Just shy of under two hours and a few more jokes akin to Adam’s tradition. It’s a real and raw look at how you make it in the big leagues these days. With a few licks thrown in for good measure. Mostly about your mother.
Sandler stars alongside hip-hop royalty and amazing actress Queen Latifah, who made love and basketball ‘Just Wright’ with Common. Platinum character actor Ben Foster. And ‘The Godfather’ of acting legends, Robert Duvall.
Yet it’s the Utah Jazz’s very own Juancho Hernangómez, who makes his mark as the untapped potential of a Spanish bull that goes by the name Bo Cruz. But not Sandler’s scouted nickname of ‘The Cruz Missile’. Not even in these ‘Maverick’ days of ‘Top Gun’ sequels, re-entering the danger zone.
From pick-up games abroad, to picking up the tab on hotel room bills that buy out the mini-bar, Sandler’s Stanley Sugerman knows there’s more at stake in Philly than the cheese. It’s a good job Kenny ‘The Jet’ Smith is by his side. The NBA great and broadcast vet playing Leon Rich. A sports agent with the best name in the business.
Remind you of anyone, ‘Bron?
In Hollywood, Anthony Edwards may be the name of a ‘Top Gun’ actor whose Goose character is the catalyst of the sequel of the summer. But in the hoops world, we know him as the Minnesota Timberwolves superstar who turned Japanese Toronto player Yuta Watanabe into a flag, let alone a poster. Here he scene steals as a cocky character you love to hate called Kermit Wilts. With more hops than a frog searching for a new pad.

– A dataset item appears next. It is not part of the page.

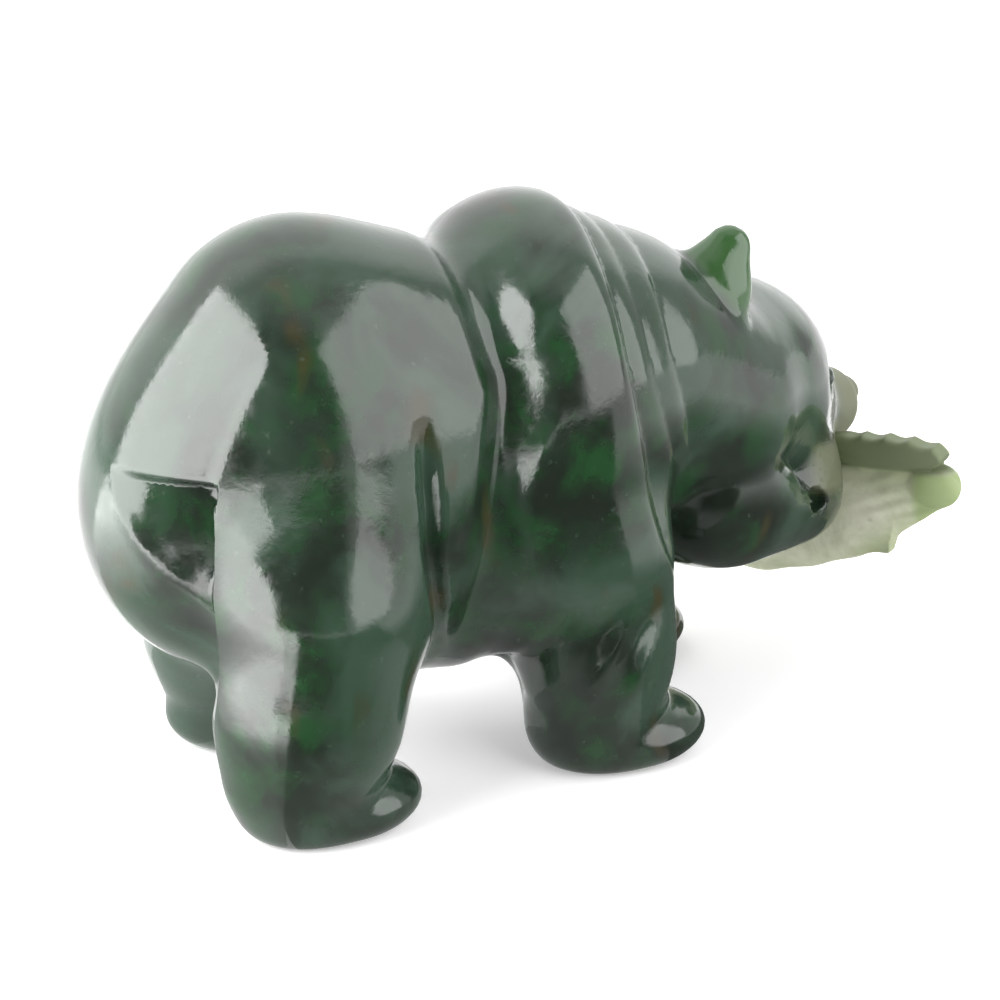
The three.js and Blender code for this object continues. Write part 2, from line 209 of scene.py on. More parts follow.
# Trunk and legs. A leg is an egg at its top, a pillar down to the ground and a foot, each with
# its place from the middle line outwards.
right, left = -1, 1
rightThigh = {"at": (7, 12, 50), "radii": (18, 15.5, 32)}
leftThigh = {"at": (6, 14, 50), "radii": (19, 17, 32)}
arm = {"at": (50, 13, 52), "radii": (17, 16, 32)}
foot = {"z": 4.2, "radii": (15, 12, 6.2)}
legs = [
    {
        "side": right, "top": rightThigh, "foot": (4.5, 19.8),
        "pillar": [(7, 14, 48, 14), (4, 17, 36, 15.6), (0.4, 19.4, 20, 14), (-2, 20.3, 10, 11.9)],
    },
    {
        "side": left, "top": leftThigh, "foot": (8, 18.5),
        "pillar": [(5, 17, 34, 14), (4, 19, 20, 13), (5, 19, 9, 11)],
    },
    {
        "side": right, "top": arm, "foot": (59, 18.5),
        "pillar": [(54, 16, 36, 14.5), (54, 18, 20, 12), (53.5, 18, 9, 11.5)],
    },
    {
        "side": left, "top": arm, "foot": (77, 18.5),
        "pillar": [(64, 16, 36, 13.5), (70, 18, 20, 12), (72, 18, 9, 11)],
    },
]
masses = [  # each with the fillet that joins it on
    (egg((9, 1.5, 60), (28, 26, 36)), 1),
    (egg((0, 4, 50), (27, 24, 30)), 8),
    (egg((31, 0, 51), (29, 25, 36.5)), 14),
    (egg((50, 0, 64), (23, 26, 30.5)), 5),
    (limb([(62, 1, 62, 25), (84, 4, 52, 20)], 6), 6),
]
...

Boban Marjanović gets our vote as best pro playing a part here, though. His opening cameo matching the time he went toe-to-toe with Keanu Reeves in ‘John Wick: Chapter 3-Parabellum’, before Keanu threw the book at him in their library throw down. The Maverick seven-foot, former Sixer plays an international prospect, claiming he’s 21. That’s like Muggsy Bogues saying he can guard him. And just wait until you see his son.
From the streets of Philadelphia, to the legendary ballplayers who paved the way, from the blacktop to the hardwood. To spoil the rest of the classic cameos as themselves here would be like giving away a Marvel movie. So we won’t. But from hometown legends that became Raptor ones and icons who give this new one the ‘Boa Constrictor’ nickname (much more direct than ‘Missile’), there’s more here than the time superfan Billy Crystal played a referee in the romantic comedy ‘Forget Paris’.

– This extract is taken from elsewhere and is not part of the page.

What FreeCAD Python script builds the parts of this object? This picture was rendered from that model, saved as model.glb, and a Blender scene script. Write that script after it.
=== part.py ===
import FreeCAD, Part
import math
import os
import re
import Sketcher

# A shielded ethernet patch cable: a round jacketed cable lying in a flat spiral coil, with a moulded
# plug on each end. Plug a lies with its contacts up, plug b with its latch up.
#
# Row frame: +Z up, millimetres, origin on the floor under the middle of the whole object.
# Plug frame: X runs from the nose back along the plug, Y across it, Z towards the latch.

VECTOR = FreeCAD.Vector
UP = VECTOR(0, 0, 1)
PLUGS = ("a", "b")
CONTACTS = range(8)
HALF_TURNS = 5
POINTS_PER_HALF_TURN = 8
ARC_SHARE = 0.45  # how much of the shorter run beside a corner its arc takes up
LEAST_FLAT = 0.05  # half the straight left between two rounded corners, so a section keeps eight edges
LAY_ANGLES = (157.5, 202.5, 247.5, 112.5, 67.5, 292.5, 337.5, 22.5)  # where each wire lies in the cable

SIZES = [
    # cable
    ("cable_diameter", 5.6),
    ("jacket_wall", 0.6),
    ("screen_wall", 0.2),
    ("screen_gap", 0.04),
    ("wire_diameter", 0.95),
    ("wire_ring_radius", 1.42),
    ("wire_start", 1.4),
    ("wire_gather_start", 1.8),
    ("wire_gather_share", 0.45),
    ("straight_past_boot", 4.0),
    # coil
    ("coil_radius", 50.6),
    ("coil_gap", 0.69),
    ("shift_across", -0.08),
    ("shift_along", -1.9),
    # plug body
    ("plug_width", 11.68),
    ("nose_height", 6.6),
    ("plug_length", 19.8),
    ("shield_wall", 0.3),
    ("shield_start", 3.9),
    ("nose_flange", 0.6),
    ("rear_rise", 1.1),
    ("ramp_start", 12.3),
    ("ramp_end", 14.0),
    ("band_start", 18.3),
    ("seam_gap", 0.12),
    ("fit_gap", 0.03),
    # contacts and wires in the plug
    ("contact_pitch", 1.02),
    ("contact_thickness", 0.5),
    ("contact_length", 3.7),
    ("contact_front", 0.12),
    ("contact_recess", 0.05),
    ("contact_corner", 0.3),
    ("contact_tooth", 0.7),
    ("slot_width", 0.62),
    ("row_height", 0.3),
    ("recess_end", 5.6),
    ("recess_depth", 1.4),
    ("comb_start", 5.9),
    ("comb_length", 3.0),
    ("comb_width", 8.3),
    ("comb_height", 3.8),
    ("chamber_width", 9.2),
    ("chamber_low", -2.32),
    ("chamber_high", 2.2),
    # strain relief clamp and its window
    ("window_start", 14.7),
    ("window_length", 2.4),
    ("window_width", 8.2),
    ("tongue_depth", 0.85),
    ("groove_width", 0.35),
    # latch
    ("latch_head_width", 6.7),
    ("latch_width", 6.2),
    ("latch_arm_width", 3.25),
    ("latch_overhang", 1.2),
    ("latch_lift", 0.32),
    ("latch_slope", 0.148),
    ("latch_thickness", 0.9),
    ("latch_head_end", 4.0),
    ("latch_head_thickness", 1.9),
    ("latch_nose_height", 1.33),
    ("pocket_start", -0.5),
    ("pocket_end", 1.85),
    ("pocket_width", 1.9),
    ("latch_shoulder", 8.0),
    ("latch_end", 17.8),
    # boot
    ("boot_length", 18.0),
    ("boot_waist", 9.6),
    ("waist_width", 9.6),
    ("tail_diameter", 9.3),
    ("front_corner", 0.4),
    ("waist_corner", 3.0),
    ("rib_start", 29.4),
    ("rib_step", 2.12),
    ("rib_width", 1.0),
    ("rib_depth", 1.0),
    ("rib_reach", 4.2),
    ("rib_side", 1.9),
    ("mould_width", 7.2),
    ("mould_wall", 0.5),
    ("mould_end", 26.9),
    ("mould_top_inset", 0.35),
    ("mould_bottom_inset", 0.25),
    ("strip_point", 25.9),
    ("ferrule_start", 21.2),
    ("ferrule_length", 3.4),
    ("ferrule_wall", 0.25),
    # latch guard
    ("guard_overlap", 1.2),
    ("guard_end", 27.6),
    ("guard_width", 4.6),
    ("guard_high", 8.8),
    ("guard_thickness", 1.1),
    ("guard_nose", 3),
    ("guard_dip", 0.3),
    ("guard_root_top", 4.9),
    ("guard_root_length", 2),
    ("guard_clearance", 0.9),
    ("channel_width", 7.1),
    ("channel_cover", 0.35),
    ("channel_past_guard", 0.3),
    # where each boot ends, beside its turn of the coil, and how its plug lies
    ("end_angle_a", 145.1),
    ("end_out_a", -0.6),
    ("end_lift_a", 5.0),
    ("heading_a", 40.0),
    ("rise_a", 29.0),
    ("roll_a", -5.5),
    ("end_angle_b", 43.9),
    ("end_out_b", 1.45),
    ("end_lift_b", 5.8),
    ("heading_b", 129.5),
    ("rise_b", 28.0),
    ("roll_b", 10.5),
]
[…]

More importantly, ‘Hustle’ even blows the whistle on the madness of the media that tries to muddy the waters of a pool of young players who still aren’t old enough to drive. Even though they do that down the lane, time-after-time. Against all sorts of opposition on the floor and all the way up in the nosebleeds. Sneering to get a look in on the life they can’t have.
It’s the dynamic drama that doesn’t court a single cliché and the all heart, soulful warmth it brings without tugging at our strings, that really plays.
All scored to a soundtrack of Philadelphia soul. From The Roots of the streets, to the Rocafella’s of Freeway and Beanie Sigel, feeling it in the air.
Not to confused with the Anne Hathaway and Rebel Wilson comedy of the same name. This ‘Hustle’ takes us for all it’s worth.
Like Bo cruising in the open-court, it’s a steal.